Copper thieves stealing more than just metal
Water loss a side effect of thefts

COVINGTON - Copper thieves cost the Newton County Water and Sewerage Authority an estimated 800,000 gallons of water this past week by cutting copper pipes in two subdivisions under development that were fed by main water lines.

Thieves targeted Iris Brook subdivision on Access Road near the Rockdale County line Sunday night, according to Water Authority Inspector Del Sumner.

Based on the amount of water collected in two detention ponds on the site, Sumner estimated about 500,000 gallons of water was lost, but he said that amount could be conservative.

"A lot of water ran out through the woods," he said, adding that the roadway running through the subdivision was damaged.

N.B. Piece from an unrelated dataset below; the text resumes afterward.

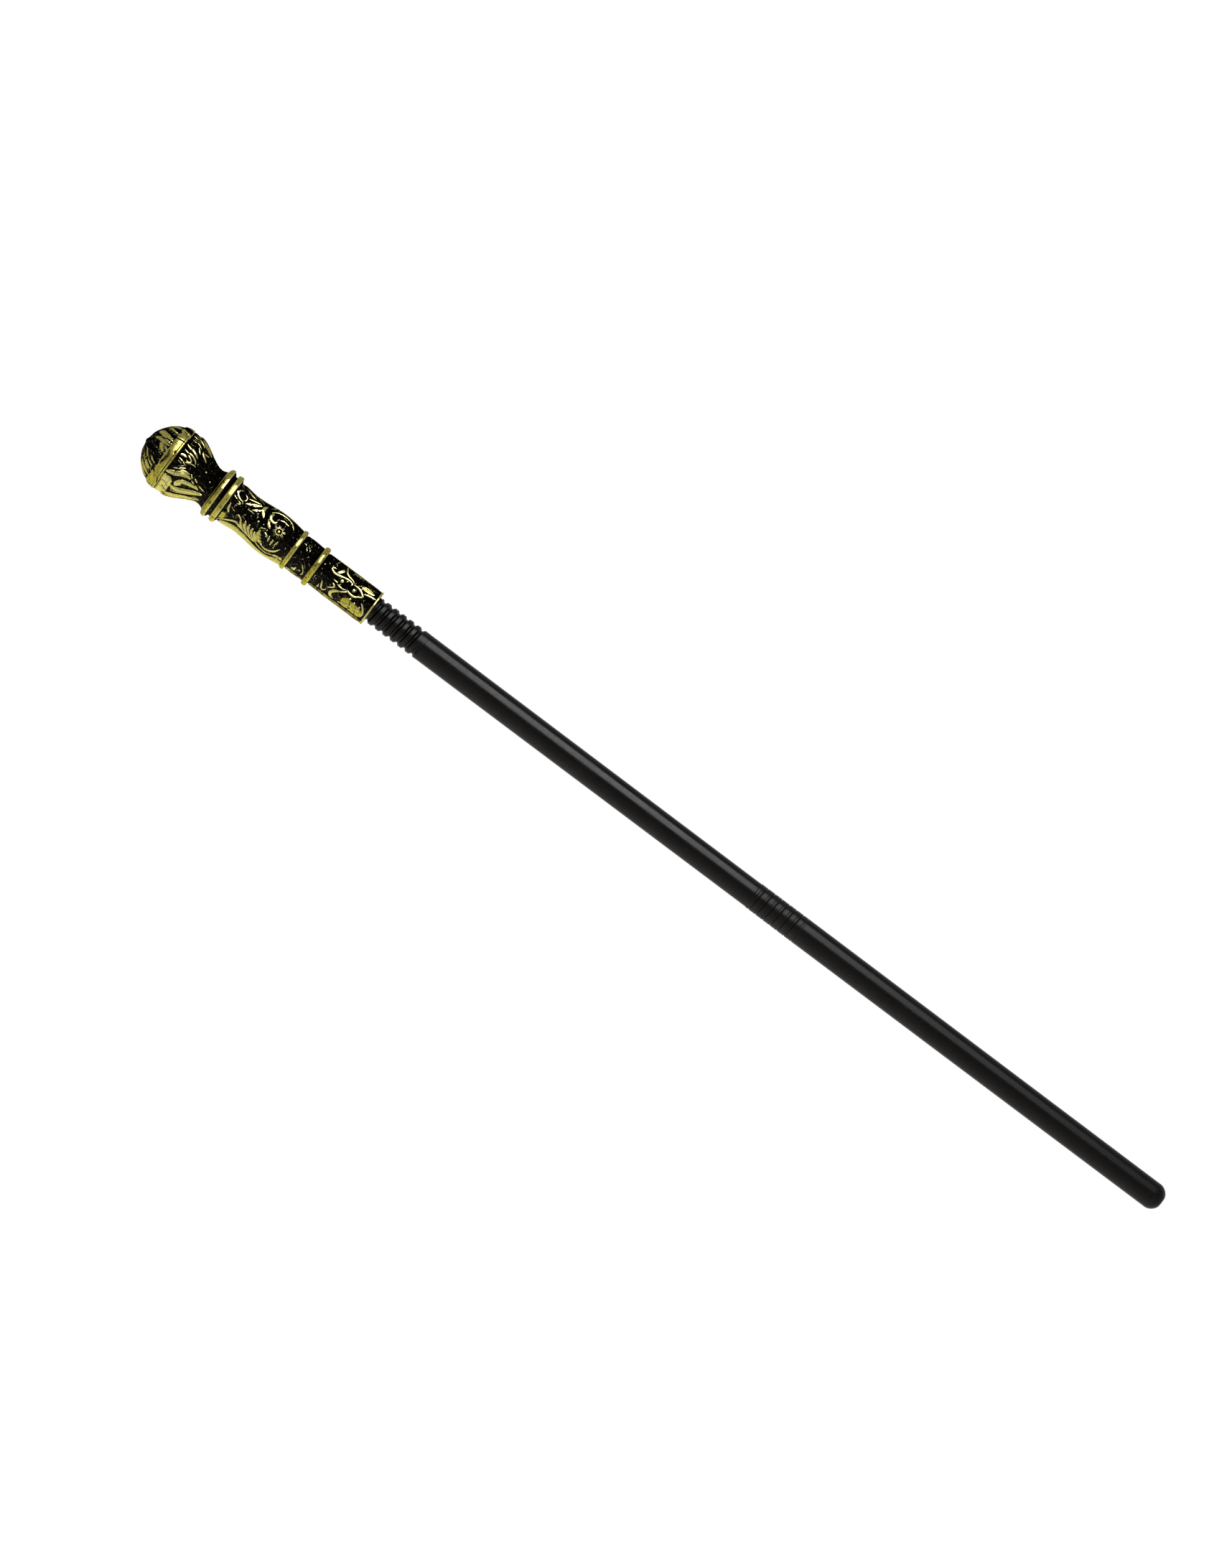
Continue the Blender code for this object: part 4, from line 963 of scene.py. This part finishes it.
def made(tree, kind, inputs=None, output=0, **settings):
    """One output of a new node."""
    return Output(add_node(tree, kind, inputs, **settings).outputs[output])


def band(value, low, high):
    """A soft change from 0 to 1 as an output goes from low to high."""
    inputs = {"Value": value, "From Min": low, "From Max": high}
    return made(value.tree, "ShaderNodeMapRange", inputs, "Result", interpolation_type="SMOOTHSTEP")


def helix_tree():
    """Geometry nodes that press a helical groove into a finely divided turned piece."""
    name = "Helical groove"
    if name in bpy.data.node_groups:
        return bpy.data.node_groups[name]
    tree = bpy.data.node_groups.new(name, "GeometryNodeTree")
    tree.is_modifier = True
    sizes = ("Start", "End", "Pitch", "Depth", "Mouth", "Floor", "Phase", "Run out", "Least radius",
             "Most radius")
    inputs = [("Geometry", "Geometry"), *((size, "Float") for size in sizes), ("Material", "Material")]
    for label, kind in inputs:
        tree.interface.new_socket(label, in_out="INPUT", socket_type="NodeSocket" + kind)
    tree.interface.new_socket("Geometry", in_out="OUTPUT", socket_type="NodeSocketGeometry")
    given = tree.nodes.new("NodeGroupInput").outputs
    start, end, pitch, depth, mouth, floor, phase, run_out, least, most = (
        Output(given[size]) for size in sizes
    )
    spot = made(tree, "GeometryNodeInputPosition")
    x, y, z = map(Output, add_node(tree, "ShaderNodeSeparateXYZ", {0: spot}).outputs)
    turns = (z - start) / pitch + y.sum("ARCTAN2", x) / math.tau - phase
    away = (turns - turns.sum("ROUND")) * pitch
    middle = z - away
    cut = band(away.sum("ABSOLUTE"), mouth * 0.5, floor * 0.5)
    press = cut * (band(middle, start, start + run_out) * band(middle, end, end - run_out)) * depth
    flat = made(tree, "ShaderNodeCombineXYZ", {0: x, 1: y, 2: 0.0})
    radius = made(tree, "ShaderNodeVectorMath", {0: flat}, "Value", operation="LENGTH")
    inward = made(tree, "ShaderNodeVectorMath", {0: flat}, "Vector", operation="NORMALIZE")
    move = made(tree, "ShaderNodeVectorMath", {0: inward, "Scale": press * -1.0}, "Vector", operation="SCALE")
    chosen = radius.sum("GREATER_THAN", least) * radius.sum("LESS_THAN", most)
    inputs = {"Geometry": Output(given["Geometry"]), "Selection": chosen, "Offset": move}
    moved = made(tree, "GeometryNodeSetPosition", inputs)
    # How deep in a groove each place lies is kept for the material, with what earlier grooves left; the
    # material uses it to paint shade into the grooves
    earlier = made(tree, "GeometryNodeInputNamedAttribute", {"Name": "cut"}, data_type="FLOAT")
    share = press.sum("DIVIDE", 0.42 * MM, clamp=True)
    inputs = {"Geometry": moved, "Name": "cut", "Value": earlier.sum("MAXIMUM", chosen * share)}
    kept = made(tree, "GeometryNodeStoreNamedAttribute", inputs, data_type="FLOAT", domain="POINT")
    real = made(tree, "GeometryNodeRealizeInstances", {"Geometry": kept})
    painted = made(tree, "GeometryNodeSetMaterial", {"Geometry": real, "Material": Output(given["Material"])})
    join(painted, tree.nodes.new("NodeGroupOutput").inputs["Geometry"])
    return tree


def groove(obj, material, **sizes):
    """Presses one helical groove into a piece and keeps the result as its plain mesh."""
    tree = helix_tree()
    modifier = obj.modifiers.new("groove", "NODES")
    modifier.node_group = tree
    values = {key.replace("_", " ").capitalize(): value for key, value in sizes.items()}
    values["Material"] = material
    for item in tree.interface.items_tree:
        if item.in_out == "INPUT" and item.name in values:
            modifier[item.identifier] = values.pop(item.name)
    if values:
        raise RuntimeError(f"the helical groove has no input {sorted(values)}")
    graph = bpy.context.evaluated_depsgraph_get()
    mesh = bpy.data.meshes.new_from_object(obj.evaluated_get(graph))
    obj.modifiers.clear()
    obj.data = mesh
    mesh.shade_smooth()
    mesh.set_sharp_from_angle(angle=math.radians(50))


def thread(obj, material, start, end, least, most, run_out=2, inside=False):
    """A joining screw's thread, from heights and radii in mm: sunk in a screw, and standing out in a bore."""
    sizes = bpy.context.scene.stick_shafts
    mouth = 0.7 if inside else 0.8
    groove(
        obj,
        material,
        start=start * MM,
        end=end * MM,
        pitch=sizes.thread_pitch,
        depth=-sizes.thread_depth if inside else sizes.thread_depth,
        mouth=sizes.thread_pitch * mouth,
        floor=sizes.thread_pitch * mouth / 2,
        phase=0.0,
        run_out=run_out * MM,
        least_radius=least * MM,
        most_radius=most * MM,
    )


def noise(tree, spot, scale, detail, distortion=0.0):
    """A field of even noise."""
    inputs = {"Vector": spot, "Scale": scale, "Detail": detail, "Distortion": distortion}
    return made(tree, "ShaderNodeTexNoise", inputs)


def moulded_grain(tree, spot, scale, coarse_share):
    """Fine cast or moulded grain: a height, and how much it changes the gloss."""
    small = noise(tree, spot, scale, 3.0)
    large = noise(tree, spot, scale * 0.16, 2.0)
    return (large - small).sum("MULTIPLY_ADD", coarse_share, small), large - 0.5


def smudges(tree, spot, scale, low, high):
    """Uneven patches: thin finish, old wash or handling marks."""
    cloud = noise(tree, spot, scale, 5.0, 0.6)
    return band(cloud, low, high), cloud


def scuffs(tree, spot, scale, amount):
    """Hair-fine scuffs that run mostly round the stick."""
    inputs = {"Vector": spot, "Rotation": (0.5, 0.2, 0.0), "Scale": (0.06, 0.06, 1.0)}
    lines = noise(tree, made(tree, "ShaderNodeMapping", inputs), scale, 2.0)
    patches = noise(tree, spot, 60.0, 2.0)
    return (band(lines, 0.66, 0.74) * band(patches, 0.5, 0.7) * amount,)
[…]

About a week earlier, a similar occurrence took place at Mill Creek subdivision on Crowell Road.

Deputies with the Newton County Sheriff's Office were called to the property Feb. 6 by developer Ruben Morgan, who discovered the copper piping had been cut, and the resulting free-flowing water had washed out several of his lots and deposited silt in the roadways.

Scott Emmons, chief engineer with the authority, estimated about 300,000 gallons of water was lost.

"That's drinking water we need going right into the ground," he said.

Morgan estimated he suffered $5,000 to $8,000 in damages.

"This ain't the first one. They're doing all new subdivisions like that all over the county," he said.

Authority Executive Director Mike Hopkins said water loss due to copper thefts is becoming a common problem.

It's "standard procedure" for thieves to come in after dark and take what they want, he said. But they're also taking a valuable resource that's desperately needed right now.

"With the situation we're in now, we really don't want to lose water, even though we've recovered our reservoir," he said. "We don't want to have people discharging water. If we catch anyone doing it to any of our systems, we will prosecute these people."

In addition to the developers whose projects are impacted, rate payers pay the price for these losses, he said.

"If anybody sees anything out of the ordinary, please don't hesitate to call somebody and report it. We don't want anybody accessing our water system because of Homeland Security. I know the developer does not want to go back and reinstall services, and it's really costing the rate payers, too," he said.